**The problem**. Count lines, not occurrences: report how many lines in the records hold the string "JSON", and nothing else.

[Entries with parts and joints]
***
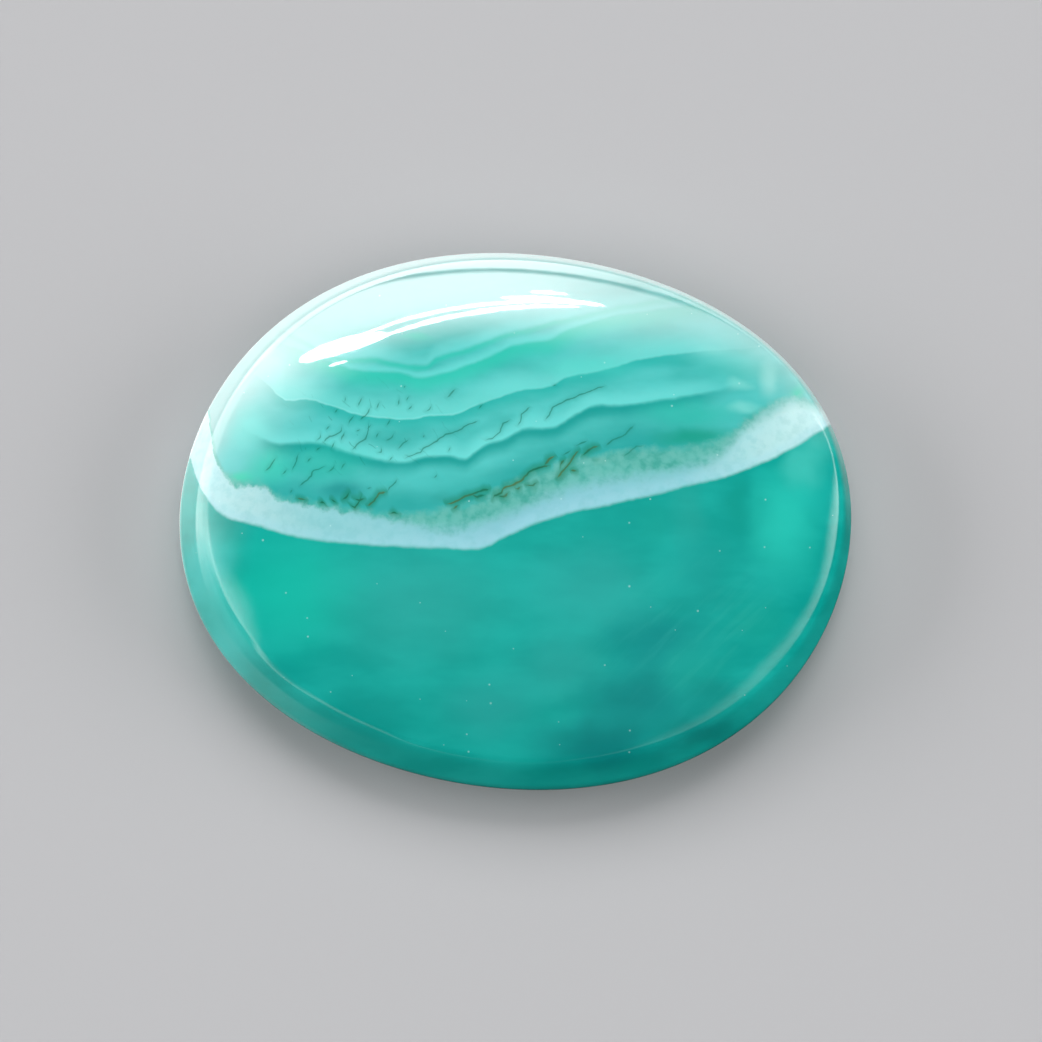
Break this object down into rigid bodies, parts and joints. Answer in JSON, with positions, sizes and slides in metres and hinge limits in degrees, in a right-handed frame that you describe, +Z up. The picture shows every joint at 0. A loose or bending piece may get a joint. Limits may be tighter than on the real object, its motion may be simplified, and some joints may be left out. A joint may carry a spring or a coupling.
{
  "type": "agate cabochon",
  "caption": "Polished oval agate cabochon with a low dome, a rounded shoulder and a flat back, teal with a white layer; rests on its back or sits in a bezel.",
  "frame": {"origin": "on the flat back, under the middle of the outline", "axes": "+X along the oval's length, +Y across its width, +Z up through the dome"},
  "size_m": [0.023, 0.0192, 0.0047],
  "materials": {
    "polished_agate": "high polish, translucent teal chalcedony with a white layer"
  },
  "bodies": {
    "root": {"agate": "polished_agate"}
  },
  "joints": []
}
***
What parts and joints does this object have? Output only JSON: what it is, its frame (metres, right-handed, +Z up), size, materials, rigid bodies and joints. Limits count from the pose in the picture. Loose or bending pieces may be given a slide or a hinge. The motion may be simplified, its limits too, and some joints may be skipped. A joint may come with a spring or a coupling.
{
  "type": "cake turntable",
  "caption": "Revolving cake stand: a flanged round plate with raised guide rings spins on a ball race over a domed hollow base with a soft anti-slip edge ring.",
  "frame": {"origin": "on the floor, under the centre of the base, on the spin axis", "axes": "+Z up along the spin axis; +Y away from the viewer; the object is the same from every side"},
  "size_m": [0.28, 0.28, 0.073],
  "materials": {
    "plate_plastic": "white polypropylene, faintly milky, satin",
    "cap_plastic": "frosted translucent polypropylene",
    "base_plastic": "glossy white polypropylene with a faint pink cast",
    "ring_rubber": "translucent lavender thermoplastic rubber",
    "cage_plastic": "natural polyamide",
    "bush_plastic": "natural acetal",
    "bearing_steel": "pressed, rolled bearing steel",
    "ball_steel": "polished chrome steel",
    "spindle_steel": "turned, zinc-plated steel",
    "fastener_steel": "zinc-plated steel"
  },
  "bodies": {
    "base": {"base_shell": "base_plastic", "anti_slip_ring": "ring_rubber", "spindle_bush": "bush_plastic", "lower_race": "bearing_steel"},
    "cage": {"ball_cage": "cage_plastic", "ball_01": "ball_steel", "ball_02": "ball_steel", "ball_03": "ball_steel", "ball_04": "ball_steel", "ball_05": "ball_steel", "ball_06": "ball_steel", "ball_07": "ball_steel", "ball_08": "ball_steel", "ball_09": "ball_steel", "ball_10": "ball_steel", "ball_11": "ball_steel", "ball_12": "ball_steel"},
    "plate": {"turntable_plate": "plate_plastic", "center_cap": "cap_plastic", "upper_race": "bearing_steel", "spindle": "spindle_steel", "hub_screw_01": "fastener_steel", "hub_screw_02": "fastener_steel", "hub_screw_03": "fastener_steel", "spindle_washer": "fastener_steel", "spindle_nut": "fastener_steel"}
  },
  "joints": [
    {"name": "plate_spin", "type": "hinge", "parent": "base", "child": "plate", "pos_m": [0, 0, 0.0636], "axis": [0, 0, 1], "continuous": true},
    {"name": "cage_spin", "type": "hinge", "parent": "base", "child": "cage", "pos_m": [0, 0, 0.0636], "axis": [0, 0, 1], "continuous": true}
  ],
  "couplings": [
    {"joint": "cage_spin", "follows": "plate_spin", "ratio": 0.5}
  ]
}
***
**Response to the task**. 2